Como Bartleby, o personagem de Herman Melville intuiu, “prefiro não fazer” pode ser um ato de resistência e de reconexão com
a própria humanidade.
“O
computador é burro porque não é capaz de hesitar”
Em
mais um paralelo com as crises do Brasil atual, chama a atenção a necessidade
de respostas imediatas, de explicações instantâneas, de certezas. Em alguns
momentos mais agudos, uma parcela da própria imprensa parece ter se esquecido
de fazer perguntas. A exigência de respostas imediatas, respostas que não
passem pela investigação e pela interrogação, leva à resposta nenhuma. Porque
não há pergunta. Porque o pensamento está ausente, foi substituído pelo reflexo
e pelo imperativo de preencher o vazio com palavras. Não há mérito na
velocidade, nadas imediatos continuam sendo nadas. Ou coisa pior.
Como
aponta Han, apesar de todo o seu desempenho, o computador é burro, na medida em
que lhe falta a capacidade para hesitar. Se o computador conta de maneira mais rápida
que o cérebro humano e acolhe uma imensidão de dados é também porque está livre
de toda e qualquer alteridade.

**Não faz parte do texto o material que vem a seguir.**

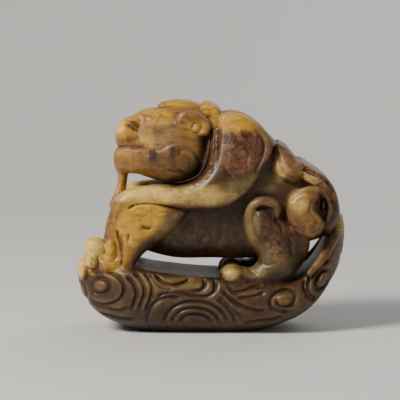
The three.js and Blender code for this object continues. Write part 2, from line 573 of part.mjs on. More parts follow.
// The scrolls round the two ends, drawn in the end view (y, z).
function endScrolls() {
  const eye = (side) => ({ at: [6 * side, 12], r0: 1.6, r1: 4.6, from: 90, sweep: 420 * side, flat: 0.9 });
  return [
    ...[-1, 1].map((side) => scroll(eye(side))),
    ...[3, 5.6].map((r0) => scroll({ at: [0, 3.4], r0, from: 165, sweep: -150, flat: 0.8 })),
    scroll({ at: [0, 26.6], r0: 1.3, r1: 4, from: 250, sweep: 400, flat: 1.2 }),
    wave([[-6.4, 26], [-5.6, 22.6], [-2, 20.4]], 0),
  ];
}

// The whole stone, in the order it is carved: the clouds and their deck, the body and head, and the rest.
const CARVING = [
  { add: [clouds(), ...cloudRims()], cut: [deck()] },
  { add: [trunk(), ruff(), skull(), muzzle()], cut: [eyeSockets()] },
  {
    add: [...face(), ear(), ...horns(), ...beard(), shoulder(), ...foreleg(), ...hindLeg(), ...tail()],
    cut: [nostrils(), ...tailPartings()],
  },
];
// The field's value in open air, far from every form.
const OPEN_AIR = 9;

// The field along one line across the stone: the distance to its skin at a depth y.
function stoneColumn(x, z) {
  const columns = (parts) => parts.map((part) => [part.column(x, z), part.blend]).filter(([at]) => at);
  const steps = CARVING.map(({ add, cut }) => ({ add: columns(add), cut: columns(cut) }));
  return (y) => {
    let distance = OPEN_AIR;
    for (const { add, cut } of steps) {
      for (const [at, blend] of add) distance = softMin(distance, at(y), blend);
      for (const [at, blend] of cut) distance = softMax(distance, -at(y), blend);
    }
    return softMax(distance, -z, 0.4);
  };
}

// The skin of the field as a mesh, by marching cubes over a grid. Each corner is measured once, and each
// crossing on an edge of the grid is one shared vertex.
const NEAR_ZERO = 0.02;
const CORNERS = [[0, 0, 0], [1, 0, 0], [1, 1, 0], [0, 1, 0], [0, 0, 1], [1, 0, 1], [1, 1, 1], [0, 1, 1]];
const EDGES = [
  [0, 1], [1, 2], [3, 2], [0, 3], [4, 5], [5, 6], [7, 6], [4, 7], [0, 4], [1, 5], [2, 6], [3, 7],
];
function skinOfStone() {
  const low = [STONE.left, -STONE.halfWidth, 0].map((v) => v - GRID_MARGIN);
  const high = [STONE.right, STONE.halfWidth, STONE.top].map((v) => v + GRID_MARGIN);
  const count = low.map((v, i) => Math.ceil((high[i] - v) / GRID) + 1);
  const index = (i, j, k) => (i * count[2] + k) * count[1] + j;
  const values = new Float32Array(count[0] * count[1] * count[2]);
  for (let i = 0; i < count[0]; i++) {
    for (let k = 0; k < count[2]; k++) {
      const at = stoneColumn(low[0] + i * GRID, low[2] + k * GRID);
      for (let j = 0; j < count[1]; j++) {
        const value = at(low[1] + j * GRID);
        values[index(i, j, k)] = Math.abs(value) < NEAR_ZERO ? Math.sign(value || 1) * NEAR_ZERO : value;
      }
    }
  }
  const vertexOf = new Map();
  const positions = [];
  const triangles = [];
  const crossing = (cell, [a, b]) => {
    const ends = [a, b].map((c) => CORNERS[c].map((v, axis) => v + cell[axis]));
    const axis = ends[0].findIndex((v, n) => v !== ends[1][n]);
    const key = index(...ends[0]) * 3 + axis;
    if (!vertexOf.has(key)) {
      const [from, to] = ends.map((end) => values[index(...end)]);
      const share = from / (from - to);
      vertexOf.set(key, positions.length / 3);
      positions.push(...ends[0].map((v, n) => low[n] + (v + (n === axis ? share : 0)) * GRID));
    }
    return vertexOf.get(key);
  };
  for (let i = 0; i < count[0] - 1; i++) {
    for (let j = 0; j < count[1] - 1; j++) {
      for (let k = 0; k < count[2] - 1; k++) {
        let inside = 0;
        CORNERS.forEach(([a, b, c], bit) => {
          if (values[index(i + a, j + b, k + c)] < 0) inside |= 1 << bit;
        });
        if (!edgeTable[inside]) continue;
        for (let n = inside * 16; triTable[n] !== -1; n += 3) {
          for (const step of [0, 2, 1]) triangles.push(crossing([i, j, k], EDGES[triTable[n + step]]));
        }
      }
    }
  }
  return meshOf(positions, triangles);
}

// The largest closed shell of a mesh, without the small pockets of air that forms can shut between them.
// Triangles belong to one shell where they share an edge.
function largestShell(mesh) {
  const index = mesh.index.array;
  const position = mesh.getAttribute('position');
  const shell = Array.from({ length: index.length / 3 }, (_, i) => i);
  const shellOf = (i) => {
    while (shell[i] !== i) i = shell[i] = shell[shell[i]];
    return i;
  };
  const edges = new Map();
  index.forEach((from, i) => {
    const to = index[i % 3 === 2 ? i - 2 : i + 1];
    const key = Math.min(from, to) * position.count + Math.max(from, to);
    const face = Math.floor(i / 3);
    if (edges.has(key)) shell[shellOf(face)] = shellOf(edges.get(key));
    else edges.set(key, face);
  });
  const sizes = new Map();
  for (const face of shell) sizes.set(shellOf(face), (sizes.get(shellOf(face)) ?? 0) + 1);
  const [largest] = [...sizes].reduce((a, b) => (b[1] > a[1] ? b : a));
  const renumbered = new Map();
  const positions = [];
  const triangles = [...index].filter((_, i) => shellOf(Math.floor(i / 3)) === largest).map((i) => {
    if (!renumbered.has(i)) {
      renumbered.set(i, positions.length / 3);
      positions.push(position.getX(i), position.getY(i), position.getZ(i));
    }
    return renumbered.get(i);
  });
  return meshOf(positions, triangles);
}

function meshOf(positions, triangles) {
  const mesh = new THREE.BufferGeometry();
  mesh.setAttribute('position', new THREE.Float32BufferAttribute(positions, 3));
  mesh.setIndex(triangles);
  return mesh;
}

// The skin thinned to the given number of triangles, standing on z = 0 with its box centred on the origin.
async function lightSkin() {
  const skin = largestShell(skinOfStone());
  const spare = skin.getAttribute('position').count - TRIANGLES / 2;
  const light = largestShell(await new SimplifyModifier().modify(skin, spare));
  light.computeBoundingBox();
  const { min, max } = light.boundingBox;
  light.translate(-(min.x + max.x) / 2, -(min.y + max.y) / 2, -min.z);
  light.computeVertexNormals();
  return light;
}

const carving = new THREE.Mesh(await lightSkin(), new THREE.MeshStandardMaterial(JADE));
carving.name = 'jade_dragon';

const group = new THREE.Group();
group.add(carving);

export default group;
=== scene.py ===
"""A jade dragon carving: one pebble of honey jade, cut as a horned beast that crouches on a boat of clouds.

The stone is written as a field over a lattice of points: the distance to its skin, negative inside it.
A form is an outline in the side view (x, z) with a half thickness across the stone (y). Knuckles, horns,
beard and eyes are ellipsoids and tapered strands, and furrows, hair lines, cracks and pits are sunk into
what they lie on. The field becomes one closed mesh, which stands for the plain solid of the carving, and
its tints, its grime, its polish and the shade painted deep between its forms are weights on that mesh,
which the jade breaks up with its own grain. Some tint patches are painted shade and painted highlight,
and the polish pales the heights partly as painted highlight.
The beast faces -X, and the side that the camera sees lies towards -Y. The carving is worked out in
millimetres, and the finished piece is in metres.
"""

import logging
import math
from collections.abc import Callable, Sequence
from dataclasses import dataclass, field
from enum import Enum
from functools import cached_property

import bpy
import numpy as np
import openvdb as vdb
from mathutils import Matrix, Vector


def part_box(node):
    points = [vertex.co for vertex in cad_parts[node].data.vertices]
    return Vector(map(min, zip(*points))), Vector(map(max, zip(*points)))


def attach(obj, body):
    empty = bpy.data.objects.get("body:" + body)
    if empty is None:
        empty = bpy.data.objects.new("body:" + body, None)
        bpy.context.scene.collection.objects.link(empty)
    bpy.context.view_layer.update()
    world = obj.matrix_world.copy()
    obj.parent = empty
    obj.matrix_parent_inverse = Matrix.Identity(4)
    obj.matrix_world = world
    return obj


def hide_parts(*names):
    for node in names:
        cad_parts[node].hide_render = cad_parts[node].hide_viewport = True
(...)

É, por excelência, uma máquina positiva. Tornar
essa positividade uma qualidade a ser imitada é uma estupidez a qual temos
aderido.
Há
anos ouvimos tantos repetindo por aí: “Estou
cansad@”. O cansaço, diz Han, é mais do menos eu. Mas a tragédia é que “o menos no eu se expressa como um mais para
o mundo”. E, assim, a sociedade do cansaço, enquanto uma sociedade ativa,
desdobra-se lentamente numa sociedade do doping. E leva a um ‘infarto da alma’.
Senhor
e escravo ao mesmo tempo, temos uma chance enquanto houver também um rebelde.
Escutá-lo é preciso. Anestesiá-lo não é.